Masha would have gotten rid of him long ago if she had been able to. But the law of the empire was that only the man could divorce unless the woman could prove her spouse was too diseased to have children or was impotent.
She whirled and walked toward the wash basin. As she passed her mother, a hand stopped her.
Wallu, peering at her with one half-good eye, said
, “Child! Something has happened to you! What was it?”
“Tell you in a moment,” Masha said, and she washed her face and hands and armpits. Later, she regretted very much that she hadn’t told Wallu a lie. But how was she to know that Eevroen had come out of his stupor enough to hear what she said? If only she hadn’t been so furious that she’d kicked him…but regrets were a waste of time, though there wasn’t a human alive who didn’t indulge in them.
She had no sooner finished telling her mother what had happened with Benna when she heard a grunt behind her. She turned to see Eevroen swaying in front of the curtains, a stupid grin on his fat face. The face once so beloved.
Eevroen reeled toward her, his hands out as if he intended to grab her. He spoke thickly but intelligibly enough.
“Why’n’t you go affer the rat? If you caught it, we coulda been rich?”
“Go back to sleep,” Masha said. “This has nothing to do with you.”
“Nothin’ do wi’ me?” Eevroen bellowed. “Wha’ you mean? I’m your husband! Wha’ss yoursh ish mine. I wan’ tha’ jewel!”
“You damned fool,” Masha said, trying to keep from screaming so that the children wouldn’t wake and the neighbors wouldn’t hear, “I don’t have the jewel. There was no way I could get it—if there ever was any.”
Eevroen put a finger alongside his nose and winked the left eye. “If there wa’ ever any, heh? Masha, you tryna hol’ ou’ on me? You go’ the jewel, and you lyin’ to you’ mo…mo…mama.”

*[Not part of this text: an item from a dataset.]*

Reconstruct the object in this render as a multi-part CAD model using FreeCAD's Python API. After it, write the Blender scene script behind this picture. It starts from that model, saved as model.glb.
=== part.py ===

“No, I’m not lying!” she screamed, all reason for caution having deserted her quite unreasonably. “You fat stinking pig! I’ve had a terrible time, I almost got killed, and all you can think about is the jewel! Which probably doesn’t exist! Benna was dying! He didn’t know what he was talking about! I never saw the jewel! And…”
Eevroen snarled, “You tryna keep i’ from me!” and he charged her.
She could easily have evaded him, but something swelled up in her and took over, and she seized a baked-clay water jug from a shelf and brought it down hard over his head. The jug didn’t break, but Eevroen did. He fell face forward. Blood welled from his scalp; he snored.